Наверное, кинескоп на лбу у Голубева погас, потому что погасли и вспыхнувшие глаза жены.

– Я всегда тебе все прощала. И Вальку, и эту, как ее, Анжелику. И даму у Арбузовых, Галаниху.

– Какую такую Галаниху? Не знаю я ни какой Галанихи!

– А вот эту не прощу! Хватит. Нам давно надо было с тобой, гражданин хороший, поговорить. Только не понижай тона. Я этого не боюсь.

– Знаю, – ровным голосом откликнулся Иван Дмитриевич.

– У тебя на лбу все написано!

– Хммм.

Он подошел к зеркалу.

В зеркале лоб его был чистым, бледным, чуть сморщенным. И на том месте, где предполагался дисплей, чесался. Он почесал лоб.
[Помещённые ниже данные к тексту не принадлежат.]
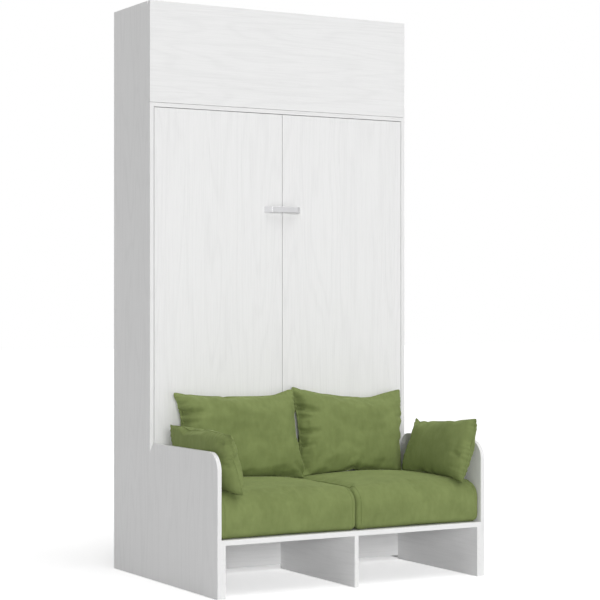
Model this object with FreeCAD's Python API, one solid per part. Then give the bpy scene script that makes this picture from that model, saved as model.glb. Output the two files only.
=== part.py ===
import FreeCAD, Part
import math
import os

# Wall bed with a sofa in front of it and a storage unit on top. Millimetres.
# X runs along the front, the room is at -Y, the wall at +Y, the floor at z = 0.
# The origin is on the floor, midway along the width and midway between wall and sofa front.
# Most places are given as a reach, the distance from the wall towards the room.

# Overall sizes
width = 1380.0
cabinet_height = 2170.0
upper_height = 464.0
cabinet_depth = 400.0
sofa_reach = 1070.0
board = 19.0
front_board = 20.0
door_gap = 3.0
seat_gap = 0.3
plate_gap = 0.5

# Sofa boards
arm_height = 620.0
arm_front_radius = 80.0
arm_back_radius = 60.0
seat_height = 249.0
seat_board_t = 22.0
support_t = 20.0

# Lower front panel and rear rails
kick_gap = 17.0
lower_panel_top = 294.0
moving_panel_gap = 6.0
lower_rail_bottom = 20.0
lower_rail_height = 130.0
headboard_bottom = 780.0
headboard_height = 520.0
upper_rail_height = 128.0
wall_hole_r = 4.0
wall_hole_span = 900.0
wall_hole_rise = 80.0

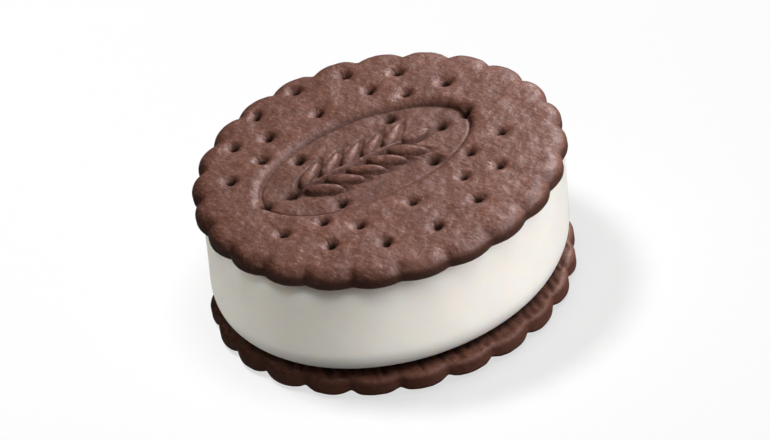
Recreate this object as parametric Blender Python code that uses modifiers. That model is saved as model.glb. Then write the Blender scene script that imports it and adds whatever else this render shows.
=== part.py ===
"""Round ice cream sandwich: a thick disc of ice cream between two scalloped cocoa biscuits.

The sandwich lies flat with its lower biscuit on the ground plane. Both biscuits are the same
baked piece. Each has a scalloped rim, docker holes in an oval ring, and an oval sunk panel
with an ear of wheat on its outer face. The lower one is turned over, so that the outer faces
look away from the ice cream. The upper biscuit sits a little off centre and a little tilted.
Neither biscuit is quite round, and the ice cream bulges over a well rounded lower edge.
All lengths are in metres and angles in degrees. An oval is its share of stretch and the
direction of its long axis, from +X.
"""

import math

import bmesh
import bpy
from mathutils import Euler, Matrix, Vector

# Biscuit
BISCUIT_RADIUS = 0.0398          # out to the tips of the lobes
BISCUIT_THICKNESS = 0.0044
LOBE_COUNT = 24
LOBE_DEPTH = 0.00125             # from the tip of a lobe in to its notch
LOBE_FACETS = 5
SWELL_START = 0.80               # share of the radius where the lobes begin to show
GROOVE_DEPTH = 0.0006            # how far the outer face dips towards each notch
OUTER_EDGE_STEPS = 4
INNER_EDGE_REACH = 0.0014        # rounding of the edge next to the ice cream
INNER_EDGE_DROP = 0.0010
INNER_EDGE_STEPS = 2

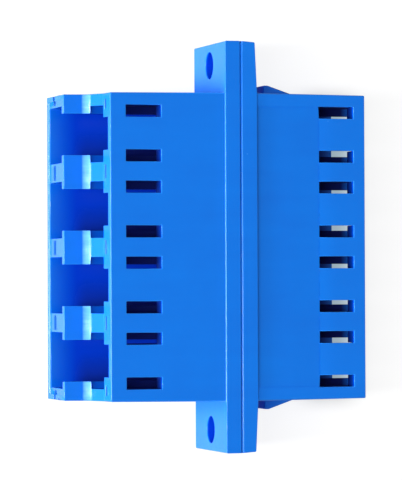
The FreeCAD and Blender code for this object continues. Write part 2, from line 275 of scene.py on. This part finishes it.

– Давай, товарищ Голубев, выпьем! – предложила жена и повернулась спиной.

Они выпили по рюмке коньяка, закусывая оливками. Их и он, и она доставали пальцами из жестяной банки.

– И ты считаешь, что я пропащий человек?

– Ты – никудышный! Ты обыкновенный, автоматический доктор, который насыпает больным порошки… для… для усугубления болезни.

– Это делают сестры.

– Приносишь немного средств для жизни, маней, гульденов, тугриков, хммм, рублей… А в самом деле, ты – тыква, пареная тыква!

– Все?

– Все! Все наши игры теперь закончились. Ты хоть рычи львом, а я хоть шипи коброй. Ску-ка! Послушай, сударь Голубев, как звучит это слово, как будто по крышке гроба – костяшками пальцев: «Ску-ка!»

Они чокнулись большими темными рюмками.

Не успел Иван Дмитриевич поднести коньяк ко рту, как увидел тихое мерцание на лбу жены. Не кинескоп.

Она плакала.

– Я плачу! – быстро заговорила она, облизывая губы. – Я плачу всегда. Я, мой милый, заразилась от тебя. Я – Печорин в юбке. Мне ничего не интересно, как и тебе. Ни наряды, ни е…ля, ни машина твоя долбаная, ни кино, ни книги, ни-че-го-ше-ньки.

Она остановилась, выдохнула, как пьют спирт, боясь обжечься. И опять стала жарко говорить о своей доле.

Голубев улавливал только некоторые слова или концы слов, но это было не важно. Он вдруг понял, что любил эту женщину, что и сейчас что-то еще есть, какие-то капли этой любви. Но эта женщина давно безжалостно отрезана от него. И он сам это сделал, походя, совершенно случайно… Преднамеренно!.. Он давно уже ведал, что с теми, с кем он пристально встречается, живет почти взаправду, с ними происходят разные несчастья. Он приносит вред другим. От него Наташа надышалась пустоты, вот в чем фокус.